Por Amanda de Oliveira

Lembranças de uma história. Foto por: Rosane Neri/ Arquivo pessoal.
Rosa era regada todos os dias pelas forças ancestrais de sua mãe, conseguia fazer mil e uma coisas, como toda mulher preta consegue. Cuidou de mim e de outros três filhos, meus irmãos. Teria cuidado de cinco, se Deus não quisesse Maria Aparecida ao lado dele com apenas seis meses. Ali tenho certeza que caiu uma de suas pétalas. Era corajosa, forte, meu pai trabalhava e levava o sustento para casa, mas quem colocava a comida na mesa era ela.
Não sei se conhecia as reais paixões da minha mãe, talvez nem ela mesma tivesse a chance de conhecer, por conta da sua dura rotina. Sabia que gostava de tricotar, mas tricotava para fazer roupas para seus filhos, era também uma necessidade. Desconheço seus gostos mais puros, seus desejos mais genuínos e seus sonhos mais sinceros.
Hoje entendo que o que ela fez por nós foram atos de resistência. Não sei qual o húmus que ela usava, mas era forte e resistiu. Forte o suficiente para conhecer duas gerações seguintes a sua, de cinco netos ao todo.
E só o húmus mais forte aguentaria o ano de 2006. Foi um ano duro, ingrato e difícil. Mais uma pétala caiu, quando enterrou outra filha. Rita, minha maior parceira, que tinha um brilho no olhar que iluminava quatro quarteirões à sua frente e o sorriso que contagiava e alegrava um estádio inteiro.
Exatos nove meses depois, perdeu o parceiro. Acho que aqui não foram as pétalas que caíram. Rosa murchou. Foi levado o homem com quem escolheu passar a vida, estava só. Não iria ver Deraldo deitado na rede aos sábados depois do trabalho, nem jogar baralho e ouvi-lo reclamar de cartas ruins, nem assistir à Fórmula 1 com ele domingo de manhã. Mesmo assim não sucumbiu. Não. Precisava cuidar de dois netos, que também tinham perdido a mãe, como ela, a filha.

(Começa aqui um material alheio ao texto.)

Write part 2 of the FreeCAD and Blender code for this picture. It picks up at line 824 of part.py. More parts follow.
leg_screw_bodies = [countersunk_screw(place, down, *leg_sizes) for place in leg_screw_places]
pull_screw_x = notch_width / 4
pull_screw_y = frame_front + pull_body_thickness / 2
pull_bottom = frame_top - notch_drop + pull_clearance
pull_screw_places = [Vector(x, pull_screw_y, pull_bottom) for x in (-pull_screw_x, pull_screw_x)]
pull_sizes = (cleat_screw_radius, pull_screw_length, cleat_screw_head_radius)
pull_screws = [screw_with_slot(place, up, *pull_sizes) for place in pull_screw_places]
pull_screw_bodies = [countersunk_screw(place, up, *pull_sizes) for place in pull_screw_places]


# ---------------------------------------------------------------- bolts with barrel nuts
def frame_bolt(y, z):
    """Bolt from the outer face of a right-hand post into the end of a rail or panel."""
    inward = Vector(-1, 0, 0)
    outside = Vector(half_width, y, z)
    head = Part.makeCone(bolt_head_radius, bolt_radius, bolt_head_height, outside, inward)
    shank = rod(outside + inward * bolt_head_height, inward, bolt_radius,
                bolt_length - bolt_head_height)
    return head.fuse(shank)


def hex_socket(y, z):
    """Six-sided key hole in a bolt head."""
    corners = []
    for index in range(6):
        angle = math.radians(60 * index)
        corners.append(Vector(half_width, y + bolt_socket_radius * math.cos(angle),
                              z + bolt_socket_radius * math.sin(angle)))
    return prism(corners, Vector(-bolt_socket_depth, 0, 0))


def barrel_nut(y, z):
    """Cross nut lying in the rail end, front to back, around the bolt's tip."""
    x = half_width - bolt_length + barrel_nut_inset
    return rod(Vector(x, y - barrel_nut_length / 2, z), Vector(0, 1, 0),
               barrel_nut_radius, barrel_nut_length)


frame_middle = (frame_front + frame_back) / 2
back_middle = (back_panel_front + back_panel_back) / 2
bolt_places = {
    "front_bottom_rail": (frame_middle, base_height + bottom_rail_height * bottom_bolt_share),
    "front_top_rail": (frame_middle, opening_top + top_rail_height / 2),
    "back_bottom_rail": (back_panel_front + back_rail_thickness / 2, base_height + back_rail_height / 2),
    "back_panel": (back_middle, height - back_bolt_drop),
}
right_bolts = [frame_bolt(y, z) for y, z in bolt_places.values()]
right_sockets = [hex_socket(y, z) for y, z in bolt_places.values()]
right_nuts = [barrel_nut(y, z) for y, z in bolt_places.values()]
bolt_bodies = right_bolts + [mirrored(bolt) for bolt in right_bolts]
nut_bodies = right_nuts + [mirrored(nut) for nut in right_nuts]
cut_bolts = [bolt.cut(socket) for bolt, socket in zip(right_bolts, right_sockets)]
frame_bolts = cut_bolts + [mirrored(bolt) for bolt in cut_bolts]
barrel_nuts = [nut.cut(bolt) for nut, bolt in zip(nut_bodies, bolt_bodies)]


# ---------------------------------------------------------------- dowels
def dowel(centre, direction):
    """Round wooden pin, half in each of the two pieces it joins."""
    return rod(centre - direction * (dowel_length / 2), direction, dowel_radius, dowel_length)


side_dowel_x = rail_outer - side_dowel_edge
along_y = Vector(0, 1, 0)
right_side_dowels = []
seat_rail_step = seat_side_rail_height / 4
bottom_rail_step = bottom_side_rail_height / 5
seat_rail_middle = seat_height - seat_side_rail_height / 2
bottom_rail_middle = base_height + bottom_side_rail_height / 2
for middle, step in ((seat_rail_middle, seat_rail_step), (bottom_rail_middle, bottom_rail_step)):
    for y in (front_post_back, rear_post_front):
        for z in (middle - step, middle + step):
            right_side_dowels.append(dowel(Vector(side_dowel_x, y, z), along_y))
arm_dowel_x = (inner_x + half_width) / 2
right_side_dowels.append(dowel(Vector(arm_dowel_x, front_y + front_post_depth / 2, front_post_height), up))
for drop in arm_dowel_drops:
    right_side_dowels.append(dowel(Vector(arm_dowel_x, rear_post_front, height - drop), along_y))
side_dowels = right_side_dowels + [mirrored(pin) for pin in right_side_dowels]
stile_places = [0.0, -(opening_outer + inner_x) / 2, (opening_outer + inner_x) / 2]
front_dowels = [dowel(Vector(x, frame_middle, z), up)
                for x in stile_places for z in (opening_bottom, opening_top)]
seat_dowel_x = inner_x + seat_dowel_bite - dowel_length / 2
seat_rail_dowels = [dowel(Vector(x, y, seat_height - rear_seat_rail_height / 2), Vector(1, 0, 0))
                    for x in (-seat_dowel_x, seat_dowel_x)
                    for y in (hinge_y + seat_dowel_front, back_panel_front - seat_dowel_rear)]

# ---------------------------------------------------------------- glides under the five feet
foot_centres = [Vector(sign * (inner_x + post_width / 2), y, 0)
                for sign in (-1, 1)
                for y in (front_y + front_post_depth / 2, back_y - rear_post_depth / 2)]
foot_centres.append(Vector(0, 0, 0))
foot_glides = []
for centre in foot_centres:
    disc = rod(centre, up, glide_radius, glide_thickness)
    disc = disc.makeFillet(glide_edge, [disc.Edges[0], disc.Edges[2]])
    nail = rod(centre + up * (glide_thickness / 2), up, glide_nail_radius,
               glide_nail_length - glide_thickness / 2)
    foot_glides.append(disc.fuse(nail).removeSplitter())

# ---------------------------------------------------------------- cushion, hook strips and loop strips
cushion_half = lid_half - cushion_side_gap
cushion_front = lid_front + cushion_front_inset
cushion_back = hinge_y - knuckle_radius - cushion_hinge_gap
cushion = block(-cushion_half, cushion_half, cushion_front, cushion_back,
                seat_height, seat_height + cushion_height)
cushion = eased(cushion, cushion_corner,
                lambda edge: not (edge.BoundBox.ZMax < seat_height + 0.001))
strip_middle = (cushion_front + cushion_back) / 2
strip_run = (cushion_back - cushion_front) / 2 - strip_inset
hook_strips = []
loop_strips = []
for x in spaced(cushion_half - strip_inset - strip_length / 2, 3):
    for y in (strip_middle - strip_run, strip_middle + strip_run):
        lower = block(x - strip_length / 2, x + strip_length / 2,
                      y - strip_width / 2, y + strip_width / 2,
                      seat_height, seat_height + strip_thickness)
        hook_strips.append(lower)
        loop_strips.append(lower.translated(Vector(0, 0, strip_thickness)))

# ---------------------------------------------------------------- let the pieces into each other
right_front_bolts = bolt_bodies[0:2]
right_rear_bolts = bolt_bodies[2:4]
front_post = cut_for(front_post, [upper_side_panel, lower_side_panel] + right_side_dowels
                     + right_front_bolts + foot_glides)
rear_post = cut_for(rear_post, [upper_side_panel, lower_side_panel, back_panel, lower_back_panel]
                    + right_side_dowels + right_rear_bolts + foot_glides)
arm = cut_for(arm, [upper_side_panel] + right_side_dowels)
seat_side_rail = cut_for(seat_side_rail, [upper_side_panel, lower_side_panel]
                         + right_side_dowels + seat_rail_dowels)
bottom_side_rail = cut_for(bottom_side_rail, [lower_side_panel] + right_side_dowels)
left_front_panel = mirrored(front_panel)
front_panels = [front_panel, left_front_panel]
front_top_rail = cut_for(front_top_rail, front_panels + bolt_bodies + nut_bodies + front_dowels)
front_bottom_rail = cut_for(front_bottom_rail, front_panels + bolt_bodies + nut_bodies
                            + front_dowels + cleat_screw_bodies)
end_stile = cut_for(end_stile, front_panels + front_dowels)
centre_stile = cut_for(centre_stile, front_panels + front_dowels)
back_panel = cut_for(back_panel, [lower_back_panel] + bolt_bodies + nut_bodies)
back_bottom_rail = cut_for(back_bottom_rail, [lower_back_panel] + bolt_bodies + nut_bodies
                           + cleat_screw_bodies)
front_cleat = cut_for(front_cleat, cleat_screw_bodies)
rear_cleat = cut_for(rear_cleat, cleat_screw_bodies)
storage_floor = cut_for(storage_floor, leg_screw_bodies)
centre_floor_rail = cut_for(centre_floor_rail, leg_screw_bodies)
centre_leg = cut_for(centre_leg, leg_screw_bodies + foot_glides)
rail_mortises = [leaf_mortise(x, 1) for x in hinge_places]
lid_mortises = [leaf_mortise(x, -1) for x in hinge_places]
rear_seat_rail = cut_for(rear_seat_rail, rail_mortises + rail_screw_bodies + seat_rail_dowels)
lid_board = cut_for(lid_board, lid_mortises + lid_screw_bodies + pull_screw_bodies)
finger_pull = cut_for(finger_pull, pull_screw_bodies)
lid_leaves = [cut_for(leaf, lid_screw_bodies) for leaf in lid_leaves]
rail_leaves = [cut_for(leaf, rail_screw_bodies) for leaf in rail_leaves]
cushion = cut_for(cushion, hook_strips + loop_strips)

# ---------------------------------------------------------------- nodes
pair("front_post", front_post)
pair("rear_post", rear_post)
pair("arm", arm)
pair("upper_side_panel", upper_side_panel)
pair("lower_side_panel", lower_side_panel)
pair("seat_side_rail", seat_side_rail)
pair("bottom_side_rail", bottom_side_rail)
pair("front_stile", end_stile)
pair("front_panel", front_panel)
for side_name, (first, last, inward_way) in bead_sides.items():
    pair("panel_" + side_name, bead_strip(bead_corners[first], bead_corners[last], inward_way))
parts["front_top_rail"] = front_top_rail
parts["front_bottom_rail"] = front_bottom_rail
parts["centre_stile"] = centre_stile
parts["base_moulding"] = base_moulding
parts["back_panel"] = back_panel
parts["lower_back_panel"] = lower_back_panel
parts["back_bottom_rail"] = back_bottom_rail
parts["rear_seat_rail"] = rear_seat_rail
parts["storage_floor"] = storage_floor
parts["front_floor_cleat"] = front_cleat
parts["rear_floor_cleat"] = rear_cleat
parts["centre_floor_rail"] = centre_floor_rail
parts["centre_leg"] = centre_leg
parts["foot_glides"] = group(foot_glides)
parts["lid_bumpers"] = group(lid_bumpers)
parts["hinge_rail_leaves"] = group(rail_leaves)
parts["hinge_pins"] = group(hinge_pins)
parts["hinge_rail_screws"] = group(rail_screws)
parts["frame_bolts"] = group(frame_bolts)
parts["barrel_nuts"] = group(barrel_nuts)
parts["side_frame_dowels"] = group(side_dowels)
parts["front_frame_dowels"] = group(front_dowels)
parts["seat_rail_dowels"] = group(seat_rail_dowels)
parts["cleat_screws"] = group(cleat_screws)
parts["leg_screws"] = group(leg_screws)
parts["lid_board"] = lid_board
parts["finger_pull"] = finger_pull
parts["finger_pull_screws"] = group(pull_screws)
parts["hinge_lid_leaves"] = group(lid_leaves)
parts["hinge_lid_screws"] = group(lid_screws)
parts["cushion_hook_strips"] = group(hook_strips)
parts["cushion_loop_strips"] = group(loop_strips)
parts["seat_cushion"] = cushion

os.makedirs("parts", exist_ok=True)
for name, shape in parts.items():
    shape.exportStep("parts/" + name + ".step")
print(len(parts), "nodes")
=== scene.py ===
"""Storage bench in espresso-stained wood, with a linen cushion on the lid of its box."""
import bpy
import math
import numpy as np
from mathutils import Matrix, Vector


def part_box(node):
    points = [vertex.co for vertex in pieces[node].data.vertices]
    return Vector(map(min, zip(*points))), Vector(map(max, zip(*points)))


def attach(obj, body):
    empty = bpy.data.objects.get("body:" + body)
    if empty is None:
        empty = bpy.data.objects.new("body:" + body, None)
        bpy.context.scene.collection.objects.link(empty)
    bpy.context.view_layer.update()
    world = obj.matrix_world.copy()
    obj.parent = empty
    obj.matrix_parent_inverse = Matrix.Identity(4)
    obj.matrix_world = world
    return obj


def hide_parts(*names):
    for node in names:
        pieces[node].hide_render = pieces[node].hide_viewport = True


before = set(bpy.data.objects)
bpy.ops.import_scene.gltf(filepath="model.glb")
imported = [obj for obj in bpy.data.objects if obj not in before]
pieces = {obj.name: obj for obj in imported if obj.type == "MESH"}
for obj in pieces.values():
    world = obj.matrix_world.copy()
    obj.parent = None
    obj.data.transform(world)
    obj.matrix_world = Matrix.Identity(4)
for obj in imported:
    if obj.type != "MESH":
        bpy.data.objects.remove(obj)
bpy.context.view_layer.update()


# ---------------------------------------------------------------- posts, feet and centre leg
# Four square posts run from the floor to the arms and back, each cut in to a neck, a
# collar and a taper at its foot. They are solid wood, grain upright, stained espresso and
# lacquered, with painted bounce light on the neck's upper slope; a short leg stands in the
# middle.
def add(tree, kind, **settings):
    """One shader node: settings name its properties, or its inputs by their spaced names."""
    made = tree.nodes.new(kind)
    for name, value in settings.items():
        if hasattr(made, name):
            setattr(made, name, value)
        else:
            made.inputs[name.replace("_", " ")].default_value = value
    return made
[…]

Foi plantada em 1933 e levava os costumes da época, nos criou como a sua mãe a criou. Era ríspida. Para ela a mulher tinha que cuidar do homem, servir. Foi criada assim. Era notória a diferença de criação dada para filhas mulheres e para filhos homens. Foi criada assim. Não conversava comigo, também não conhecia meus gostos e desejos. Foi criada assim.
Por esses motivos, lembranças da infância por muito tempo foram um problema na minha relação com minha mãe. Não só, seu jeito tempestuoso, que eu também carrego, nunca facilitou diálogos.
Mas foi ela também quem me ensinou a oração do “Padre Nosso”, como chamava. Foi ela quem preferiu comer um pouco menos em vários almoços, para que eu comesse um pouco mais. Foi ela quem costurou para que eu tivesse uma blusa nova no primeiro dia de aula.
Os primeiros sinais da doença foram percebidos com os esquecimentos, que pareciam naturais. Até assustarem, como no dia em que uma labareda tomou conta da cozinha. O diagnóstico foi dado em 2015: minha mãe estava com Alzheimer. Acho que foi a forma que seu corpo resistiu depois de tantas perdas. E continuou resistindo por mais oito anos.
O quadro da doença evoluiu muito devagar. Fiz de tudo para que assim acontecesse, para que ela vivesse bem, sem perturbações.
Todos os diálogos que não tivemos quando mais nova, passamos a ter agora, com algumas outras dificuldades. No início as perguntas se repetiam incontáveis vezes, as respostas também. Descobri a paciência. Os banhos e depois trocas de fraldas tinham que ser monitorados. Descobri o cuidado. Os olhares passaram a ter outro significado. Descobri o amor.
Em um dos cursos que me inscrevi, ouvi que pessoas com essa doença buscam alguém para ser seu porto seguro. Me dediquei em ser essa pessoa. E fui. Eu era a pessoa com quem ela não tinha espinhos e quando apareciam, logo caiam para continuarmos a rotina, a nossa rotina.
Nos últimos anos vi a Rosa que eu conheci desenraizar e ir para longe. Mas ela ainda estava lá, sei disso. Sei disso toda vez que ela buscava por meus olhos para se acalmar. Sei disso porque me escolheu.
Gabriel García Márquez que me perdoe, mas não concordo com a sua frase: “a vida de uma pessoa não é o que aconteceu, mas sim o que ela lembra e como lembra”. Minha mãe não lembrava mais da sua vida, mas eu lembrava por ela.